To nie był apel, to ultimatum. Donald Tusk wezwał ministrów do lojalności, a polityczne spekulacje nabierają tempa
Właściwy wydźwięk spotkania przyniosły słowa premiera, które padły bezpośrednio podczas otwartego fragmentu posiedzenia:
– Jeśli ktoś nie potrafi współpracować w duchu lojalności, nie będzie tu długo pracował – mówił Donald Tusk.
-Każda z pań i panów, jeśli przyjdzie do głowy zagłosować przeciwko wspólnemu stanowisku rządu, następnego dnia pożegnamy się - podkreślił szef rządu.
Wypowiedź nie pozostawia żadnych wątpliwości: to nie prośba, lecz twarde ultimatum.
Premier Donald Tusk w swoim wystąpieniu wyraźnie zasugerował, że w nowym etapie rządzenia nie będzie miejsca na grę na dwa fronty ani medialne solówki. Choć nie padły nazwiska, polityczny kontekst nie pozostawia złudzeń: przekaz był adresowany nie tylko do opozycji, ale także do niektórych członków własnego obozu. Niewykluczone, że słowa były skierowane do trzech pań minister z Polski 2050 Szymona Hołowni: Pauliny Hennig-Kloski (ministry klimatu i środowiska), Katarzyny Pełczyńskiej-Nałęcz (ministry funduszy i polityki regionalnej) oraz Marty Cienkowskiej (ministry kultury).
Słowa o tym, że albo gramy razem, albo nie gramy wcale wybrzmiały szczególnie mocno po medialnym ujawnieniu nocnego spotkania marszałka Sejmu Szymona Hołowni pod osłoną nocy z grupą polityków PiS. Choć rozmowy te tłumaczono potrzebami parlamentarnymi, styl i brak transparentności wzbudziły zaniepokojenie wśród koalicjantów.

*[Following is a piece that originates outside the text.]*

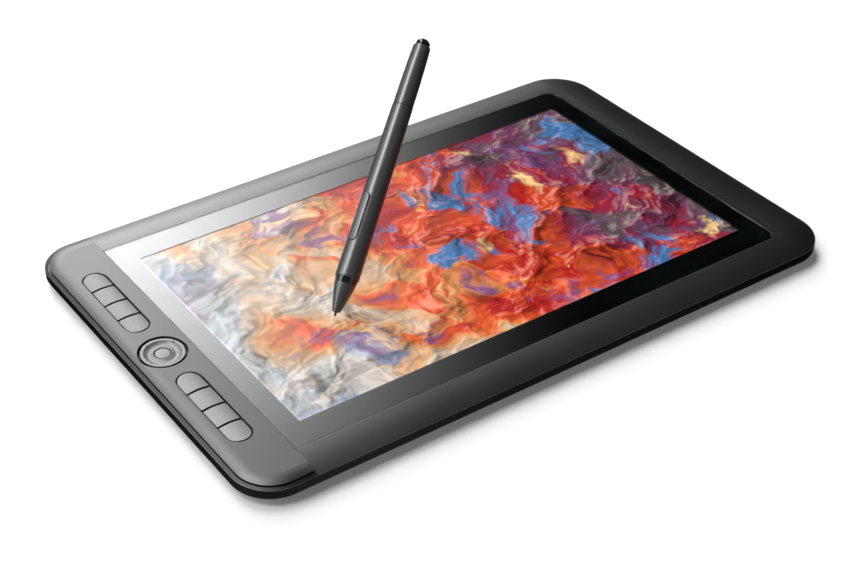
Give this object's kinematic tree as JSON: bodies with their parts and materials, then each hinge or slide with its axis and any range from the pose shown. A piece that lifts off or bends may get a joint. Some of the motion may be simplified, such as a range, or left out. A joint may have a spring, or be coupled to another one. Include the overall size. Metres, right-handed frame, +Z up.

W tym kontekście wypowiedź premiera można czytać jako polityczne ostrzeżenie – nie tylko wobec Hołowni, ale i wobec jego najbliższych współpracowniczek. Tusk zdaje się przypominać, że koalicja to nie zbiór autonomicznych bytów, lecz wspólny projekt, którego siła zależy od lojalności i spójności. W przeciwnym razie, jak zasugerował między wierszami, drzwi mogą być otwarte – nie tylko do wejścia.

Z ust premiera padły też wyraźne deklaracje dotyczące stylu pracy, spójności przekazu i komunikacji publicznej. Jak podkreślił:
– Musimy trzymać jeden kurs, jedna ekipa, jedno tempo. Tu nie ma miejsca na własne inicjatywy medialne – powiedział Tusk podczas posiedzenia rządu.
Dodatkowo zaznaczył, że nie oczekuje lojalności „ślepej”, ale opartej na zaufaniu i wspólnej odpowiedzialności za decyzje podejmowane w Radzie Ministrów. W praktyce jednak takie sformułowanie może oznaczać pełną kontrolę nad przekazem – i eliminację niesubordynowanych głosów, nawet jeśli pochodzą z koalicyjnych ugrupowań.
Spotkanie Rady Ministrów po rekonstrukcji nie było rytuałem – było sygnałem zmiany. Premier Donald Tusk jasno wyznaczył zasady gry, które mają obowiązywać wszystkich członków jego rządu. Dyscyplina, jedność i kontrola nad przekazem – te trzy elementy będą wyznaczać kolejne miesiące koalicyjnych rządów. Czy wszyscy ministrowie dostosują się do tego tonu? Nadchodzące tygodnie pokażą, kto gra do jednej bramki, a kto może usłyszeć polityczne „dziękujemy”.